** Start **

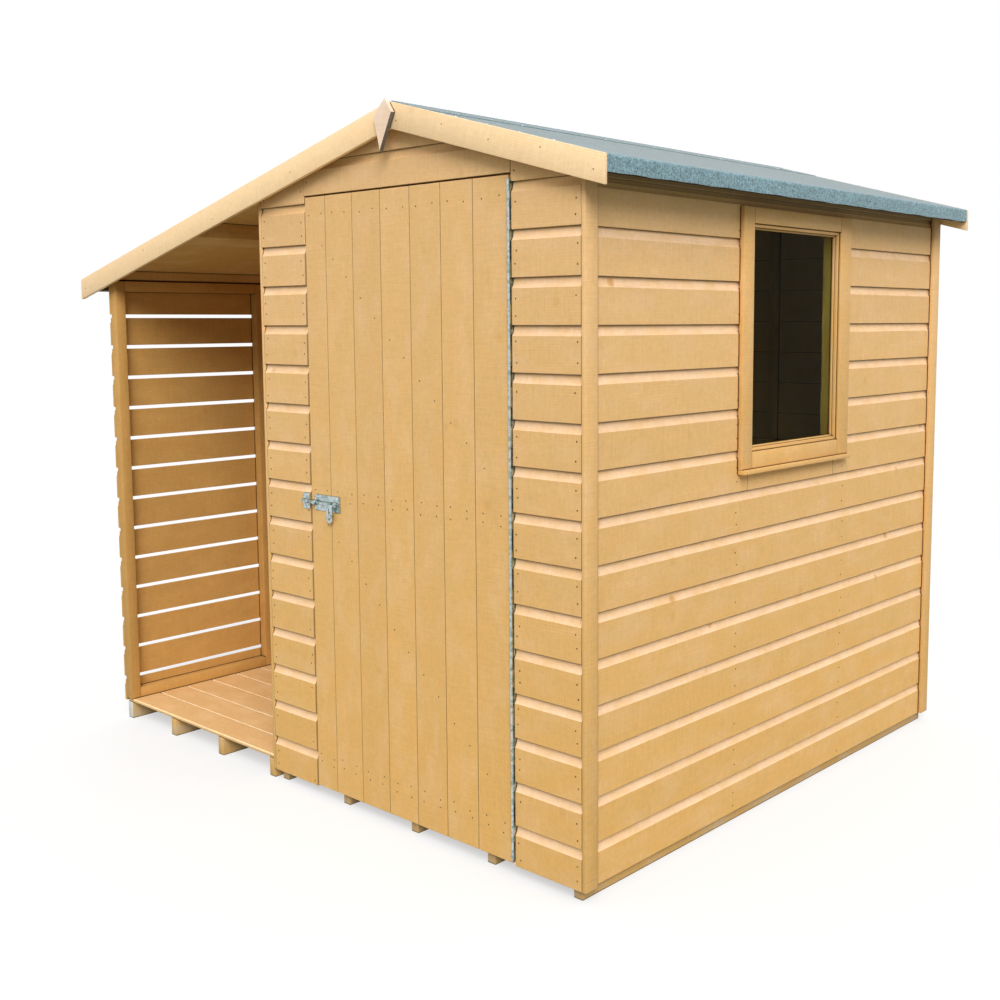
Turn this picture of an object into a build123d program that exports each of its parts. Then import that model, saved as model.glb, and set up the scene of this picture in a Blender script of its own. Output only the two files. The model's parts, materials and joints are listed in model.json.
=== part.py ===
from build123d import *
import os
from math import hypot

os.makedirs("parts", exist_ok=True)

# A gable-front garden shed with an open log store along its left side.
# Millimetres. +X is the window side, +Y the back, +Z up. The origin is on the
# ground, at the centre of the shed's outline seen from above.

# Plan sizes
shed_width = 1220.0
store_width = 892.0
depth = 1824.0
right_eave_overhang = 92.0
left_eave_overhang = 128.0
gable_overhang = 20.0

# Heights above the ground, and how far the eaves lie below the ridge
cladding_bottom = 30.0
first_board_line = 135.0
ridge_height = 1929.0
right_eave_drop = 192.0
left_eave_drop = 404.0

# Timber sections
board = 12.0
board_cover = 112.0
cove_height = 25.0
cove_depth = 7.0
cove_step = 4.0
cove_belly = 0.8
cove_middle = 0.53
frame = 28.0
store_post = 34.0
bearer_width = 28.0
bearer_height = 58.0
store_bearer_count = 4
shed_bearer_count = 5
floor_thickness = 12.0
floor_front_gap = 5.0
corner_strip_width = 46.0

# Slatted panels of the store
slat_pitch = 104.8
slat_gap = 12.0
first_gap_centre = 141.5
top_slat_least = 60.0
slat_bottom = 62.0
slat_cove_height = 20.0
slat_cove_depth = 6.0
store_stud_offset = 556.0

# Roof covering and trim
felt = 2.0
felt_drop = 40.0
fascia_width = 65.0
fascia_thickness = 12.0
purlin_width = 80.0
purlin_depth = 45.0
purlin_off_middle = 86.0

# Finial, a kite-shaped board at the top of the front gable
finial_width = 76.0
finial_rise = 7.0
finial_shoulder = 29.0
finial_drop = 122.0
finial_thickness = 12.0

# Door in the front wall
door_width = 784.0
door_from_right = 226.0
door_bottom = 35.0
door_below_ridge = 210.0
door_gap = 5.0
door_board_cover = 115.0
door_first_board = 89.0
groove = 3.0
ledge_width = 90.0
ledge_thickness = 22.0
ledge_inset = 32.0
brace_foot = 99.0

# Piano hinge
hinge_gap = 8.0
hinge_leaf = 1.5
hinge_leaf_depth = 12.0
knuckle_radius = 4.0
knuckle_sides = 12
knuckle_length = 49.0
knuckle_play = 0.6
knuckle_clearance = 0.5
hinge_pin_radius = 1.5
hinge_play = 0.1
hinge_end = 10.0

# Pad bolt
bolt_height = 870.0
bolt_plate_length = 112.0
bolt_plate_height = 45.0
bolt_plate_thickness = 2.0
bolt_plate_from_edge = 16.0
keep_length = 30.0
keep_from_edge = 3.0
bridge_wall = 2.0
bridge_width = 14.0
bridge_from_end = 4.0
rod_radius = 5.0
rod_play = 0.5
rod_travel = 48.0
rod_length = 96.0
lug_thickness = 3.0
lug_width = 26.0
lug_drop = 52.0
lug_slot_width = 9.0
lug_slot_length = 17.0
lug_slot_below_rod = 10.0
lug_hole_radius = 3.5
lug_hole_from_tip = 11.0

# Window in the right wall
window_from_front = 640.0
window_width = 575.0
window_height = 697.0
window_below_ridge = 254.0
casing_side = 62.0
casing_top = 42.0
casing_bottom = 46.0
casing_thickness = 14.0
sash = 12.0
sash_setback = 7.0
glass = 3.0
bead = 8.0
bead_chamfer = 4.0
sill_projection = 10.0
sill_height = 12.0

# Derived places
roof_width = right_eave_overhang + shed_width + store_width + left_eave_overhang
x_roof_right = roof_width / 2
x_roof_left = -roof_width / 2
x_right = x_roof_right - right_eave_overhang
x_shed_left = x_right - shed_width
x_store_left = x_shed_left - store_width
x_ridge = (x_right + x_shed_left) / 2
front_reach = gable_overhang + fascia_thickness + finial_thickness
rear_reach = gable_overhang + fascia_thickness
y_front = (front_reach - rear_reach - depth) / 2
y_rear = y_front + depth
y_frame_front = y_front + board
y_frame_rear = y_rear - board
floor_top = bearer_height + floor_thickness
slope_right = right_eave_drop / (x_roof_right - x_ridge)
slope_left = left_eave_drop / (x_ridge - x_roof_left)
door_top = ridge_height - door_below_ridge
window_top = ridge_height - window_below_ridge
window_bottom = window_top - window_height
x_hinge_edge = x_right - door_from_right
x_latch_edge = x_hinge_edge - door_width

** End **

* What this task involves
Restate word for word only the lines running from the beginning of the data to the line holding "gable_overhang = 20.0", both included.

* Finished exercise
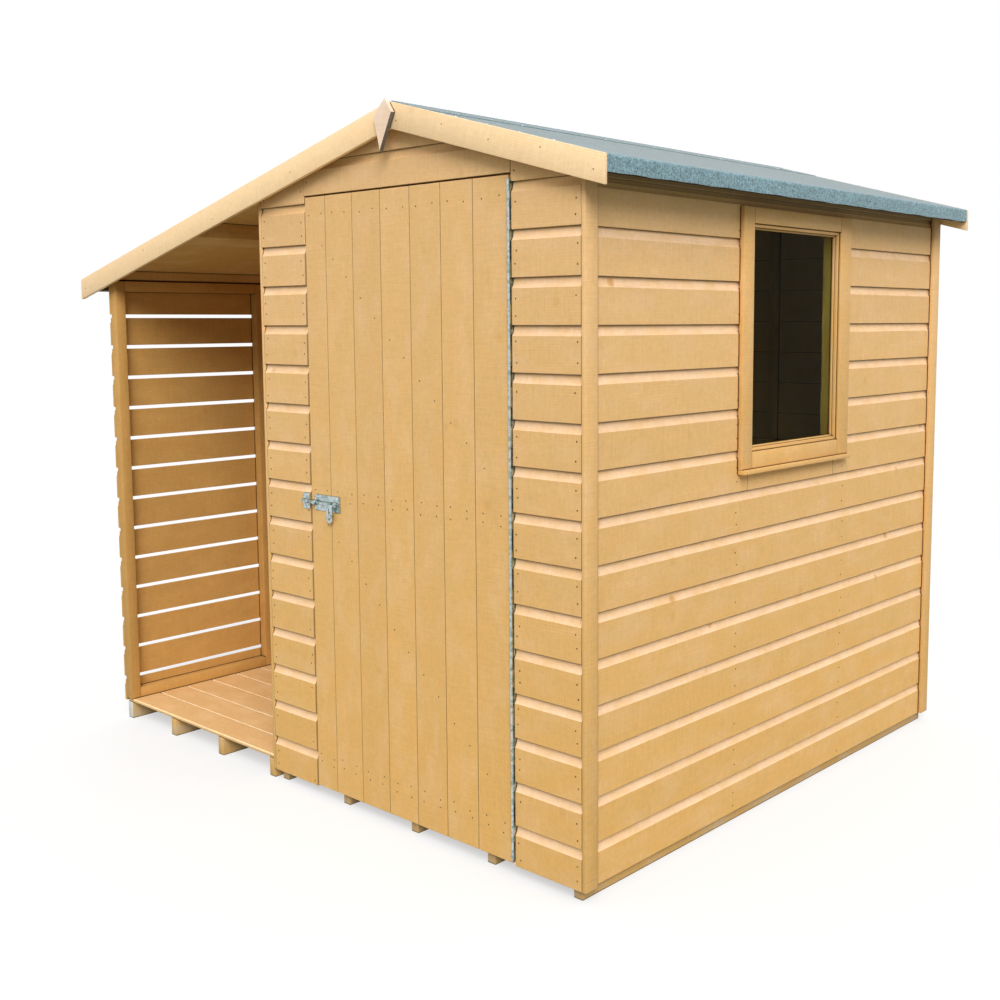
Turn this picture of an object into a build123d program that exports each of its parts. Then import that model, saved as model.glb, and set up the scene of this picture in a Blender script of its own. Output only the two files. The model's parts, materials and joints are listed in model.json.
=== part.py ===
from build123d import *
import os
from math import hypot

os.makedirs("parts", exist_ok=True)

# A gable-front garden shed with an open log store along its left side.
# Millimetres. +X is the window side, +Y the back, +Z up. The origin is on the
# ground, at the centre of the shed's outline seen from above.

# Plan sizes
shed_width = 1220.0
store_width = 892.0
depth = 1824.0
right_eave_overhang = 92.0
left_eave_overhang = 128.0
gable_overhang = 20.0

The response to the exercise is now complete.